As businesses grow, they usually accumulate a patchwork of separate systems — one tool for accounting, another spreadsheet for inventory, a different app for production tracking, and manual processes for procurement and HR.
Each department works in its own silo, and getting a complete picture of the business means manually cross-checking multiple disconnected sources.
ERP (Enterprise Resource Planning) software exists to solve exactly this problem — by bringing every core business function into a single, connected system.
What Is ERP?
ERP is a unified software platform that integrates core business processes — inventory, procurement, production, sales, finance, and often HR — into one system with a shared database. Instead of each department working with its own disconnected tool, everyone works from the same real-time data.

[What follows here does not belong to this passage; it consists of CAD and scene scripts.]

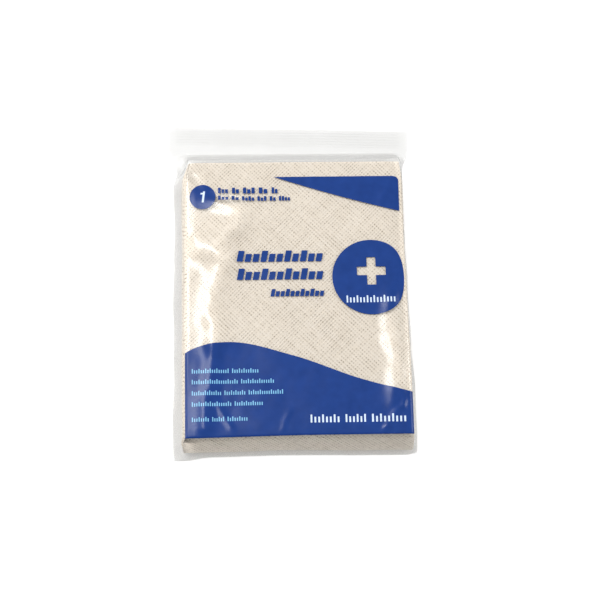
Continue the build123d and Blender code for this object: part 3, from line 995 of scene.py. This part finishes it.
def make_discs():
    """The roundel has a plain plus left unprinted, so that the cloth shows through it."""
    points, faces = [], []
    middle, level = ROUNDEL[0], ROUNDEL[1] + PLUS_RISE
    plus_end, disc_end = middle + PLUS_ARM, middle + ROUNDEL_RADIUS
    edges = [DISC_LOW[0], middle - PLUS_ARM, middle - PLUS_HALF, middle + PLUS_HALF, plus_end, disc_end]
    gaps = [0.0, PLUS_HALF, PLUS_ARM, PLUS_HALF, 0.0]
    for x0, x1, gap in zip(edges, edges[1:], gaps):
        x, low, high = disc_stations(ROUNDEL, ROUNDEL_RADIUS, x0, x1, 20)
        x = short_of_edge(x, plus_end, disc_end, DISC_HIGH[0])
        if gap:
            add_area(points, faces, x, low, np.full(len(x), level - gap))
            add_area(points, faces, x, np.full(len(x), level + gap), high)
        else:
            add_area(points, faces, x, low, high)
    print_piece("printed_roundel_ink", points, faces, INK, ["printed_roundel"])
    points, faces = [], []
    add_area(points, faces, *disc_stations(COUNT, COUNT_RADIUS, COUNT_LOW[0], COUNT_HIGH[0], 40))
    print_piece("printed_count_disc_ink", points, faces, INK, ["printed_count_disc"])


GOLDEN = 0.618034
WORD_GAP = 0.5  # between words, as a share of the line's height
SHORT_BLOCK = 0.72
BOLD = (0.66, 0.76)  # pitch of a word's blocks as a share of the line's height, and how much a block fills
THIN = (0.48, 0.46)


def word_blocks(name, lines, material, weight, lift=MARK_LIFT, slant=0.0, nodes=()):
    """Lines of words as plain upright blocks; lengths and heights follow the golden ratio."""
    points, faces = [], []
    spacing, fill = weight
    for (x0, x1, y0, y1), words in lines:
        tall = y1 - y0
        shares = np.array([0.75 + ((i + 1) * GOLDEN) % 1.0 for i in range(words)])
        gap = WORD_GAP * tall
        lengths = shares / shares.sum() * (x1 - x0 - gap * (words - 1))
        x = x0
        for word, length in enumerate(lengths):
            count = max(2, round(length / (spacing * tall)))
            pitch = length / count
            for i in range(count):
                full = i == 0 or ((i + 3 * word) * GOLDEN) % 1.0 > 0.68
                left, top = x + i * pitch, y0 + (1.0 if full else SHORT_BLOCK) * tall
                add_block(points, faces, left, left + fill * pitch, y0, top, lift, slant)
            x += length + gap
    print_piece(name, points, faces, material, nodes)


def make_marks():
    """The words are rows of plain blocks, and the small disc holds a numeral."""
    small = [((-29.2, -4.6, 36.3, 38.9), 5), ((-29.2, 0.4, 33.1, 35.1), 6)]
    bold = [((-22.0, 13.0, 6.9, 11.6), 1), ((-22.0, 13.0, -0.7, 4.0), 1), ((-8.6, 13.0, -7.8, -4.7), 1)]
    word_blocks("printed_small_lines_ink", small, INK, BOLD, INK_LIFT, nodes=["printed_bars"])
    word_blocks("printed_bold_lines_ink", bold, INK, BOLD, INK_LIFT, slant=0.2)
    pale = [((-40.0, -13.5, -39.3, -37.5), 2), ((-40.0, -7.5, -43.6, -41.8), 2),
            ((-40.0, -4.0, -48.1, -46.3), 3), ((-40.0, -12.0, -52.5, -50.7), 2),
            ((-40.0, -18.0, -58.6, -56.8), 3)]
    word_blocks("printed_pale_lines_ink", pale, PALE, THIN)
    word_blocks("printed_white_lines_ink", [((6.0, 44.0, -60.1, -56.9), 3), ((21.8, 42.0, -10.7, -7.8), 1)],
                WHITE, THIN)
    points, faces = [], []
    x, y = COUNT
    add_block(points, faces, x - 0.35, x + 0.45, y - 2.4, y + 2.4, slant=0.12)
    add_block(points, faces, x - 0.85, x + 0.15, y + 1.1, y + 1.8, slant=0.12)
    print_piece("printed_numeral_ink", points, faces, WHITE)


# --- the whole object ---------------------------------------------------------------------------

def make_object():
    """Every piece of the bag and the cloth, and the pins' metal."""
    cloth = folded_cloth()
    finish_piece(cloth, MUSLIN, "bandage",
                 ["bandage_outer_fold", "bandage_middle_fold", "bandage_inner_fold"])
    back = make_back_film()
    make_front_film()
    make_ribs("front_closure_strip", "mouth_front", LIP_Z - RIB_SUNK, -RIB_HEIGHT, 0.0, "front_closure_ribs")
    make_ribs("back_closure_strip", "bag", BACK_Z + RIB_SUNK, RIB_HEIGHT, RIB_PITCH / 2, "back_closure_ribs")
    make_wave()
    make_wedge()
    make_discs()
    make_marks()
    for name, made in frame["nodes"].items():
        if name.startswith("pin_"):
            made.data.materials.clear()
            made.data.materials.append(NICKEL)


FLOOR_HALF = 4000.0
FLOOR_Z = -0.02
# area lights that face the origin: name, place, width, height, watts
LIGHTS = [("streak_strip", (-330, 290, 870), 165, 640, 6.3),
          ("left_softbox", (-850, 0, 650), 500, 500, 6.8),
          ("right_softbox", (800, 60, 700), 500, 500, 7.5),
          ("back_softbox", (0, 1150, 800), 900, 320, 5.6),
          ("front_softbox", (-500, -900, 500), 400, 400, 0.9)]
WORLD_STRENGTH = 0.30


def area_light(name, place, width, height, watts):
    light = bpy.data.lights.new(name, "AREA")
    light.shape = "RECTANGLE"
    light.size, light.size_y, light.energy = width * MM, height * MM, watts
    made = bpy.data.objects.new(name, light)
    bpy.context.scene.collection.objects.link(made)
    made.location = Vector(place) * MM
    made.rotation_euler = (Vector((0, 0, 0)) - Vector(place)).to_track_quat("-Z", "Y").to_euler()


def make_stage():
    """A plain floor, soft lights and a pale surround."""
    sides = [(-1, -1), (1, -1), (1, 1), (-1, 1)]
    floor_points = [(FLOOR_HALF * x, FLOOR_HALF * y, FLOOR_Z) for x, y in sides]
    floor = mesh_object("floor", floor_points, [(0, 1, 2, 3)], smooth=False)
    floor.data.materials.append(plain_floor())
    for light in LIGHTS:
        area_light(*light)
    world = bpy.data.worlds.new("studio")
    world.use_nodes = True
    background = world.node_tree.nodes["Background"]
    background.inputs["Color"].default_value = (1, 1, 1, 1)
    background.inputs["Strength"].default_value = WORLD_STRENGTH
    bpy.context.scene.world = world
    bpy.context.scene.view_settings.view_transform = "Standard"


def make_camera():
    """Looks at AIM from above the near end, turned and rolled a little."""
    lift, turn, roll = (math.radians(v) for v in (VIEW_ELEVATION, VIEW_AZIMUTH, VIEW_ROLL))
    ahead = Vector((math.sin(turn) * math.cos(lift), math.cos(turn) * math.cos(lift), -math.sin(lift)))
    right = Vector((math.cos(turn), -math.sin(turn), 0))
    up = right.cross(ahead)
    right, up = (math.cos(roll) * right - math.sin(roll) * up, math.sin(roll) * right + math.cos(roll) * up)
    place = (Vector(AIM) - ahead * VIEW_DISTANCE) * MM
    data = bpy.data.cameras.new("camera")
    data.lens, data.sensor_width = VIEW_LENS, SENSOR
    data.clip_start, data.clip_end = 0.01, 50.0
    camera = bpy.data.objects.new("camera", data)
    camera.matrix_world = Matrix.Translation(place) @ Matrix((right, up, -ahead)).transposed().to_4x4()
    bpy.context.scene.collection.objects.link(camera)
    bpy.context.scene.camera = camera


make_camera()
make_object()
make_stage()
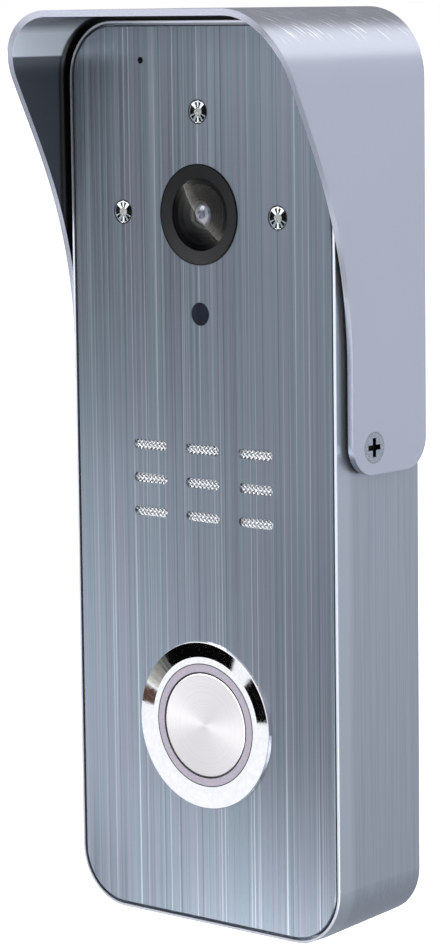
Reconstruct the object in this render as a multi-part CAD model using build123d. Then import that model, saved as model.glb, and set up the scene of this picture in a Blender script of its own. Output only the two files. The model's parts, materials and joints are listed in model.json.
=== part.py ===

When a sales order is entered, for example, the ERP can automatically update inventory levels, trigger procurement if stock is low, schedule production, and feed the transaction into financial reporting — all without manual data re-entry across multiple systems.
Why Businesses Outgrow Disconnected Systems
Most businesses don't start with ERP — they start with spreadsheets, basic accounting software, and manual processes. This works at a small scale. But as order volume, product complexity, or team size grows, cracks start to show:
- Inventory counts in the spreadsheet don't match what's actually on the shelf
- Sales teams promise delivery dates without knowing real production capacity
- Finance has to manually reconcile data from three different departments to close monthly books
- Procurement orders raw materials based on guesswork rather than actual demand
- Management has no real-time visibility into what's actually happening across departments
Each disconnected tool creates a small data silo, and small silos add up to a business that's flying partially blind.
Core Benefits of ERP
1. One Source of Truth
Every department pulls data from the same system, eliminating the mismatched numbers and conflicting reports that come from disconnected tools.
2. Real-Time Visibility for Decision-Making
Owners and managers can see live data on inventory, production status, order pipeline, and financials — instead of waiting for someone to compile a report at the end of the week or month.
3. Reduced Manual Errors
Manual data entry across multiple systems is one of the biggest sources of business errors — duplicate orders, mismatched stock counts, missed payments. ERP eliminates most of this by automating data flow between functions.
4. Better Inventory and Production Planning
ERP systems track raw material usage, finished goods, and demand patterns, helping businesses avoid both overstocking (which ties up capital) and stockouts (which delay orders and frustrate customers).
5. Streamlined Financial Reporting
Because sales, procurement, and production data feed directly into the finance module, generating accurate financial reports becomes significantly faster and less error-prone than manually consolidating data from separate systems.
6. Scalability Across Locations
For businesses with multiple branches, warehouses, or production units, ERP provides consolidated reporting and inter-location visibility that would be nearly impossible to maintain manually.
Common ERP Modules
While ERP systems can be customized to a business's specific needs, most include:
- Inventory Management — real-time stock tracking across locations
- Procurement — purchase orders, vendor management, and material planning
- Production/Manufacturing — production scheduling, work orders, and capacity planning
- Sales & Order Management — quotes, orders, and delivery tracking
- Finance & Accounting — invoicing, ledgers, and financial reporting
- HR & Payroll (often integrated or linked) — employee records and payroll processing
Who Needs ERP?
ERP is often assumed to be an "enterprise-only" tool, but the reality is that any business managing physical inventory, production, or multi-department operations benefits from it — including small and mid-sized manufacturers, trading businesses, and multi-location retailers. The signals that a business is ready for ERP include:
- Inventory discrepancies between systems and physical stock
- Departments working off different, disconnected tools
- Difficulty getting a real-time, accurate view of the business
- Manual processes that consume significant staff time every month
- Plans to scale operations, add locations, or increase production complexity
ERP vs. CRM: Not the Same Thing
It's a common point of confusion — ERP manages internal operations (inventory, production, finance), while CRM manages external customer relationships (leads, sales pipeline, customer history). Many growing businesses eventually need both, integrated together, so that a sales order in the CRM flows seamlessly into ERP-managed inventory and production planning.
Final Thoughts
ERP isn't just software — it's the operational nervous system that connects every part of a growing business. It replaces guesswork with real data, replaces manual reconciliation with automation, and gives business owners the clear, real-time visibility needed to make confident decisions.
⚡ For any business currently juggling disconnected spreadsheets and tools across departments, ERP isn't a "someday" investment — it's usually the single biggest lever for operational efficiency available to them.